Legal advice at this stage is essential.
Step 12: Defence Evidence
The accused may choose to lead defence evidence, although it is not mandatory. The burden of proof remains on the prosecution.
Defence witnesses and documents are examined to rebut prosecution claims.
Strategic defence evidence can create reasonable doubt.
Step 13: Final Arguments
After evidence is concluded, both sides present final arguments. The prosecution argues for conviction, while the defence highlights inconsistencies, lack of evidence, and legal flaws.
Final arguments often determine the outcome of the case.
Step 14: Judgment
The court delivers judgment after considering evidence and arguments. The accused may be acquitted or convicted.
Judgment must be reasoned and based on evidence.
Step 15: Sentencing Hearing
If convicted, the court hears the accused on sentencing. Factors such as age, background, and circumstances are considered.
Sentencing is a separate and important stage.
Step 16: Appeal and Revision
The accused has the right to appeal against conviction. Even acquittal can be challenged by the State.
Appellate remedies are an integral part of the criminal justice system.

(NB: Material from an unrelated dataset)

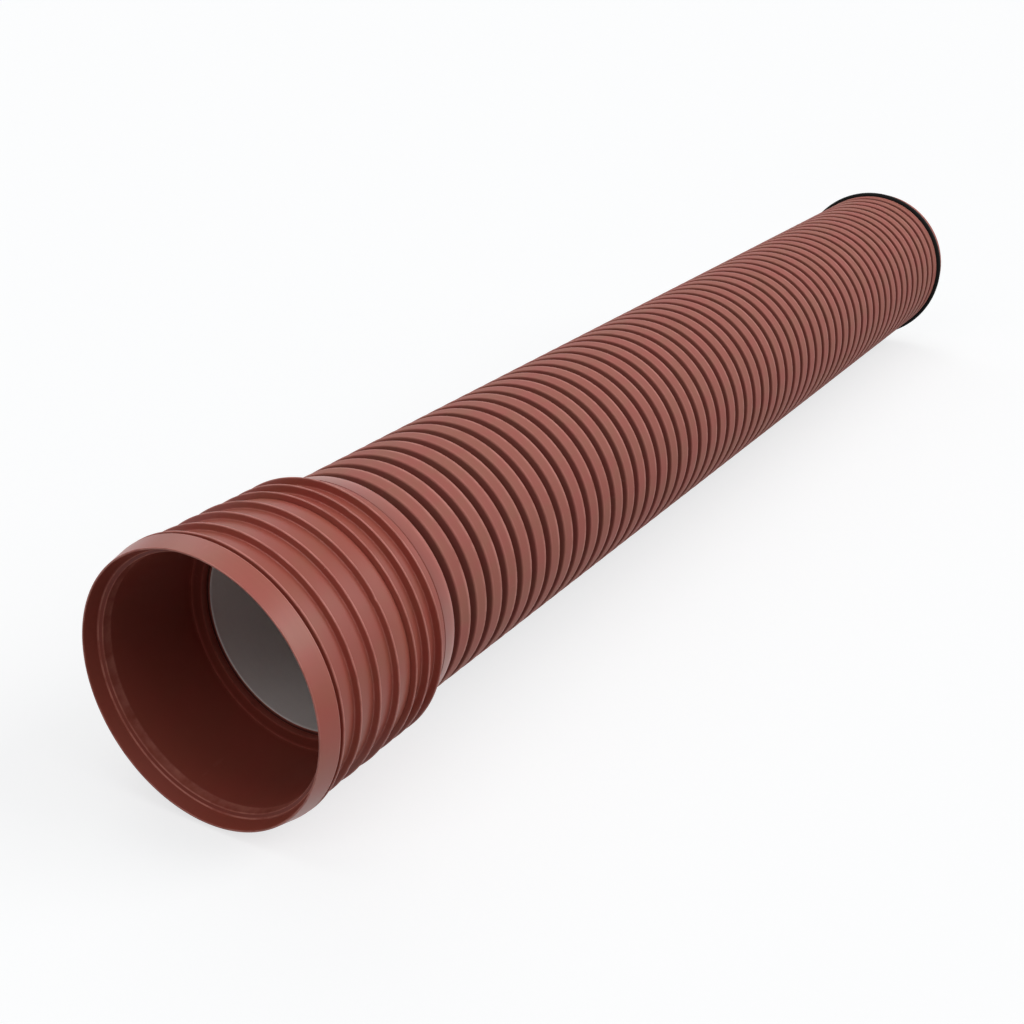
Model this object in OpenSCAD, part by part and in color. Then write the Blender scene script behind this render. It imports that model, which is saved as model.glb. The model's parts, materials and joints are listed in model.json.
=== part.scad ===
// Twin-wall corrugated plastic sewer pipe, one sold length.
// A corrugated outer wall is fused over a smooth inner wall. One end carries
// a ribbed moulded socket, and the other a rubber ring in its last valley.
// The pipe lies along X with its socket mouth at -X, on the plane z = 0.
// Distances along the pipe are counted from the mouth of the socket.

/* [Pipe] */
// Nominal length from the stop to the spigot end, cut in the first valley past it
pipe_l = 3000; // [600:50:6000]
// Inside diameter of the smooth inner wall
flow_d = 393; // [340:1:440]
// Thickness of the smooth inner wall
inner_wall_t = 2.8; // [2:0.1:4]
// Thickness of the corrugated outer wall
outer_wall_t = 2.6; // [1.8:0.1:3.2]
// Plain valley left past the first and the last corrugation
end_stub = 1.5; // [1:0.5:6]

/* [Corrugations] */
// Height of a corrugation above the valleys
corrugation_h = 23.1; // [16:0.1:30]
// Distance from one corrugation to the next
pitch = 52.5; // [46:0.5:60]
// Width of a corrugation at the foot of its shoulders
crown_w = 35; // [26:0.5:38]
// How far each flank leans out towards the valley
flank_run = 3.4; // [1:0.2:5]
// Width of the eased edge on each side of a crown
shoulder_w = 5; // [1:0.5:7]
// Depth of the eased edge on each side of a crown
shoulder_h = 4; // [1:0.5:6]

/* [Socket bore] */
// Room between the crowns and the bore that the next pipe slides into
bore_gap = 2; // [1:0.1:4]
// Depth from the mouth to the stop
stop_depth = 239; // [220:1:280]
// How far the face of the stop leans in
stop_lean = 3; // [0.5:0.5:5]
// Thickness of the stop in front of the pipe
stop_t = 16.7; // [10:0.1:20]
// How much wider the opening through the stop is than the valleys, in radius
throat_gap = 4.1; // [1:0.1:8]
// Length of the lead-in cone behind the mouth
lead_in_l = 25.5; // [15:0.5:35]
// Height of the front of the lead-in cone above the bore
lead_in_front_h = 16.5; // [12:0.5:20]
// Height of the back of the lead-in cone above the bore
lead_in_back_h = 9; // [5:0.5:11]
// Length of the step behind the lead-in cone
step_l = 3.3; // [2:0.1:8]
// Height of the back of the step above the bore
step_back_h = 1.5; // [1:0.1:4.5]
// Length of the last cone down to the bore
run_in_l = 15.5; // [6:0.5:20]

/* [Socket outside] */
// Thickness of the lip round the mouth
lip_t = 3; // [1.5:0.5:5]
// Wall of the socket round the bore
front_wall_t = 11.7; // [7:0.1:13]
// Wall of the socket round the pipe
rear_wall_t = 9.7; // [6:0.1:12]
// Length of the smooth rim band
rim_l = 40; // [28:0.5:44]
// Height of the back of the rim band above the wall
rim_h = 16.5; // [12:0.5:24]
// Width of the groove behind the rim band
groove_w = 5.6; // [4:0.1:12]
// Height of the first rib above the wall
first_rib_h = 16.8; // [12:0.1:24]
// Height of the other front ribs above the wall
front_rib_h = 11.9; // [8:0.1:20]
// Distance from one front rib to the next
front_rib_pitch = 50.7; // [40:0.1:58]
// Number of front ribs
front_ribs = 4; // [2:1:4]
// Height of the rear ribs above the wall
rear_rib_h = 14; // [8:0.5:20]
// Distance from the stop to the first rear rib
rear_rib_offset = 12.6; // [8:0.1:20]
// Distance from one rear rib to the next
rear_rib_pitch = 37.4; // [28:0.1:40]
// Number of rear ribs
rear_ribs = 3; // [1:1:3]
// Thickness of a rib at its crest
rib_t = 3.6; // [2:0.2:6]
// How much wider a rib is at its foot, on each side
rib_draft = 1.6; // [0.4:0.2:3]
// Distance from the last rear rib to the seam
seam_offset = 29.1; // [10:0.1:36]
// Width of the seam
seam_w = 2.4; // [0.6:0.2:4]
// Depth of the seam
seam_depth = 2; // [0.4:0.1:3]
// Thickness of the tail at its rear end, over the last crown that it covers
tail_t = 1.7; // [1:0.1:4]
// Number of corrugations inside the socket
covered = 3; // [3:1:5]

/* [Sealing ring] */
// Height of the ring's lip above the crowns
lip_h = 10; // [5:0.5:12]
// Height of the ring's head edges above the crowns
head_edge_h = 0.6; // [0.4:0.1:2]
// Distance from the ring's head edge to the top of its lip
lip_set_back = 8; // [5:0.5:12]

/* [Fits] */
// Gap between the socket and the pipe inside it
socket_fit = 0.3; // [0.2:0.05:0.6]
// Gap between the sealing ring and its valley
ring_fit = 0.3; // [0.2:0.05:0.6]
// How far the ring's head stays back from the flat of a crown
head_fit = 1.5; // [0.5:0.1:3]

/* [Hidden] */
$fn = 144;

body_colour = [0.62, 0.33, 0.29];
socket_colour = [0.60, 0.28, 0.25];
liner_colour = [0.52, 0.50, 0.48];
rubber_colour = [0.07, 0.07, 0.07];

// Radii of the pipe
flow_r = flow_d / 2;
liner_r = flow_r + inner_wall_t;
valley_r = liner_r + outer_wall_t;
crown_r = valley_r + corrugation_h;
shoulder_r = crown_r - shoulder_h;
foot_w = crown_w + 2 * flank_run;
flat_w = crown_w - 2 * shoulder_w;

// Radii of the socket
bore_r = crown_r + bore_gap;
collar_r = crown_r + socket_fit;
front_floor_r = bore_r + front_wall_t;
rear_floor_r = collar_r + rear_wall_t;
rib_foot = rib_t / 2 + rib_draft;

// Stations along the pipe, from the mouth
corrugations = ceil(pipe_l / pitch);
pipe_start = stop_depth + stop_t + socket_fit;
first_crown = pipe_start + end_stub + foot_w / 2;
last_crown = first_crown + (corrugations - 1) * pitch;
overall_l = last_crown + foot_w / 2 + end_stub;
first_front_rib = rim_l + groove_w + rib_foot;
first_rear_rib = stop_depth + rear_rib_offset;
last_rear_rib = first_rear_rib + (rear_ribs - 1) * rear_rib_pitch;
seam = last_rear_rib + seam_offset;
tail_end = first_crown + (covered - 1) * pitch + flat_w / 2;
ring_centre = last_crown - pitch / 2;

// The axis lies as high as the socket's widest ring
widest_r = max(
    front_floor_r + max(rim_h, first_rib_h, front_rib_h),
    rear_floor_r + rear_rib_h
);

// A profile of [distance from the mouth, radius], turned about the pipe's axis
module turned(profile) {
    translate([-overall_l / 2, 0, widest_r])
        rotate([0, 90, 0])
            rotate_extrude()
                polygon([for (p = profile) [p[1], p[0]]]);
}

// Outside of one corrugation, from its near foot to its far foot
function corrugation_outside(centre) = [
    [centre - foot_w / 2, valley_r],
    [centre - crown_w / 2, shoulder_r],
    [centre - flat_w / 2, crown_r],
    [centre + flat_w / 2, crown_r],
    [centre + crown_w / 2, shoulder_r],
    [centre + foot_w / 2, valley_r]
];

// Its hollow inside, from the far foot back to the near one
function corrugation_hollow(centre) = [
    [centre + foot_w / 2 - outer_wall_t, liner_r],
    [centre + crown_w / 2 - outer_wall_t, shoulder_r - outer_wall_t / 2],
    [centre + flat_w / 2 - outer_wall_t / 3, crown_r - outer_wall_t],
    [centre - flat_w / 2 + outer_wall_t / 3, crown_r - outer_wall_t],
    [centre - crown_w / 2 + outer_wall_t, shoulder_r - outer_wall_t / 2],
    [centre - foot_w / 2 + outer_wall_t, liner_r]
];

// One thin rib of the socket, standing on its wall
function rib(centre, floor_r, h) = [
    [centre - rib_foot, floor_r],
    [centre - rib_t / 2, floor_r + h],
    [centre + rib_t / 2, floor_r + h],
    [centre + rib_foot, floor_r]
];

module corrugated_wall() {
    outside = [for (i = [0 : corrugations - 1]) each corrugation_outside(first_crown + i * pitch)];
    hollows = [for (i = [corrugations - 1 : -1 : 0]) each corrugation_hollow(first_crown + i * pitch)];
    color(body_colour)
        turned(concat(
            [[pipe_start, liner_r], [pipe_start, valley_r]],
            outside,
            [[overall_l, valley_r], [overall_l, liner_r]],
            hollows
        ));
}

module inner_wall() {
    color(liner_colour)
        turned([
            [pipe_start, flow_r],
            [pipe_start, liner_r],
            [overall_l, liner_r],
            [overall_l, flow_r]
        ]);
}

module socket() {
    rim = [
        [0, bore_r + lead_in_front_h + lip_t],
        [rim_l, front_floor_r + rim_h],
        [rim_l, front_floor_r]
    ];
    first_rib = rib(first_front_rib, front_floor_r, first_rib_h);
    more_front_ribs = [
        for (i = [1 : 1 : front_ribs - 1])
            each rib(first_front_rib + i * front_rib_pitch, front_floor_r, front_rib_h)
    ];
    floor_step = [[first_rear_rib - rib_foot - rib_draft, front_floor_r]];
    all_rear_ribs = [
        for (i = [0 : rear_ribs - 1])
            each rib(first_rear_rib + i * rear_rib_pitch, rear_floor_r, rear_rib_h)
    ];
    seam_groove = [
        [seam - seam_w / 2, rear_floor_r],
        [seam, rear_floor_r - seam_depth],
        [seam + seam_w / 2, rear_floor_r]
    ];
    tail = [[tail_end, collar_r + tail_t], [tail_end, collar_r]];
    stop = [
        [stop_depth + stop_t, collar_r],
        [stop_depth + stop_t, valley_r + throat_gap],
        [stop_depth + stop_lean, valley_r + throat_gap],
        [stop_depth, bore_r]
    ];
    mouth = [
        [lead_in_l + step_l + run_in_l, bore_r],
        [lead_in_l + step_l, bore_r + step_back_h],
        [lead_in_l, bore_r + lead_in_back_h],
        [0, bore_r + lead_in_front_h]
    ];
    color(socket_colour)
        turned(concat(rim, first_rib, more_front_ribs, floor_step, all_rear_ribs,
            seam_groove, tail, stop, mouth));
}

// The ring's foot fills the valley, and its lip leans back towards the socket
module sealing_ring() {
    foot_half = (pitch - foot_w) / 2 - ring_fit;
    neck_half = (pitch - crown_w) / 2 - ring_fit;
    head_half = (pitch - flat_w) / 2 - head_fit;
    edge_r = crown_r + head_edge_h;
    rise = lip_h - head_edge_h;
    lip = lip_set_back - head_half;
    lip_arc = [
        for (a = [180 : -20 : 20])
            [lip + lip_set_back * cos(a), edge_r + rise * sin(a)]
    ];
    profile = concat(
        [[-foot_half, valley_r + ring_fit], [-neck_half, shoulder_r]],
        lip_arc,
        [[head_half, edge_r], [neck_half, shoulder_r], [foot_half, valley_r + ring_fit]]
    );
    color(rubber_colour)
        turned([for (p = profile) [p[0] + ring_centre, p[1]]]);
}

corrugated_wall();
inner_wall();
socket();
sealing_ring();
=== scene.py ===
import json
import math

import bpy
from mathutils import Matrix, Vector, noise


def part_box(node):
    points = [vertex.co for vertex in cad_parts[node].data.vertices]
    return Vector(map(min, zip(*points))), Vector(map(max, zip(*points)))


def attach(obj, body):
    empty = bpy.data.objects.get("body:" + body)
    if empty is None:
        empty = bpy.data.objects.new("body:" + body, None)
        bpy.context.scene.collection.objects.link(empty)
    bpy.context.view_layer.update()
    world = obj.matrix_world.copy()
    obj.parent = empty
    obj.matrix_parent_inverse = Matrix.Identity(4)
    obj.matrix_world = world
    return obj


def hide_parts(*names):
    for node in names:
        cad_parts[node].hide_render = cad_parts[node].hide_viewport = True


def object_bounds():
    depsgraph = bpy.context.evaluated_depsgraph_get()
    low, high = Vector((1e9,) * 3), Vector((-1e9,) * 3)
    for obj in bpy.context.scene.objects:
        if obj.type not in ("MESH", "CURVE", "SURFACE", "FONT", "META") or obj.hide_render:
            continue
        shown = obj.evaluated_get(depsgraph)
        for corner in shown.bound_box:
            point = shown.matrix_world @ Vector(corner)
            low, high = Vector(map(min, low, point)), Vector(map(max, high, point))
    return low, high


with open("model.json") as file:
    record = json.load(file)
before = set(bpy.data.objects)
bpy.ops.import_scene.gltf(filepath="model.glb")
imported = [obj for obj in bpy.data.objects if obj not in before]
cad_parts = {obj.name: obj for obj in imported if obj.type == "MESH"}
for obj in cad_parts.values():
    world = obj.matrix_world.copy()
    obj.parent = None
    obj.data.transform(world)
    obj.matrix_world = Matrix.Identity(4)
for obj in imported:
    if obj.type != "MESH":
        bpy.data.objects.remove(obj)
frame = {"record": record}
cadLow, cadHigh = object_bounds()
print("frame loaded, pipe is %.3f m long" % (cadHigh.x - cadLow.x))

mm = 0.001
mounts = {mount["name"]: mount for mount in frame["record"]["mounts"]}
axisHeight = mounts["flow_bore"]["pos_m"][2]
mouthX = cadLow.x


def stationOf(x):
    return (x - mouthX) / mm  # millimetres from the mouth, along the pipe


# the sizes of all pieces are in millimetres
pipeSizes = {
    "crownRadius": mounts["spigot"]["dims"]["r_mm"],
    "boreRadius": mounts["socket_bore"]["dims"]["r_mm"],
    "flowRadius": mounts["flow_bore"]["dims"]["r_mm"],
    "start": stationOf(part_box("corrugated_wall")[0].x),
    "end": stationOf(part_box("corrugated_wall")[1].x),
    "innerWall": 2.8,
    "outerWall": 2.6,
}
linerRadius = pipeSizes["flowRadius"] + pipeSizes["innerWall"]
valleyRadius = linerRadius + pipeSizes["outerWall"]

coarse, medium, fine = 1, 2, 3  # how many pieces an eased corner is cut into
turning = {
    "straight": 89,    # a corner with a half angle above this, in degrees, isn't eased
    "arcReach": 0.49,  # the largest share of a side that one arc takes up
    "guardRoom": 3,    # a flat shorter than this many guards gets no guard points
    "flatWeight": 60,  # how much the large faces rule the smooth shading
}


def easeCorner(before, corner, after, ease, steps):
    # an arc of steps pieces that is tangent to both sides of a corner
    p, a, b = Vector(corner), Vector(before), Vector(after)
    toA, toB = a - p, b - p
    lengthA, lengthB = toA.length, toB.length
    toA.normalize()
    toB.normalize()
    half = toA.angle(toB) / 2
    if ease <= 0 or half > math.radians(turning["straight"]):
        return [tuple(p)]
    share = turning["arcReach"]
    reach = min(ease / math.tan(half), share * lengthA, share * lengthB)
    ease = reach * math.tan(half)
    centre = p + (toA + toB).normalized() * (ease / math.sin(half))
    first = p + toA * reach - centre
    turn = math.pi - 2 * half
    if first.x * toA.y - first.y * toA.x > 0:
        turn = -turn
    points = []
    for i in range(steps + 1):
        t = turn * i / steps
        points.append((
            centre.x + first.x * math.cos(t) - first.y * math.sin(t),
            centre.y + first.x * math.sin(t) + first.y * math.cos(t),
        ))
    return points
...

Rights of the Accused During Trial
Throughout the trial, the accused enjoys several rights, including legal representation, fair trial, presumption of innocence, and protection against self-incrimination.
Violation of these rights can vitiate the trial.
Importance of Legal Representation
A criminal trial is technical and procedural. Proper legal representation ensures that rights are protected and strategy is effectively executed.
Self-representation often leads to serious mistakes.
Conclusion
The criminal trial process is structured, detailed, and time-bound. Understanding each step empowers accused persons and complainants to participate meaningfully and protect their rights.
Criminal trials are not just about guilt or innocence—they are about fairness, procedure, and justice. Early legal advice and strategic planning can significantly influence the outcome.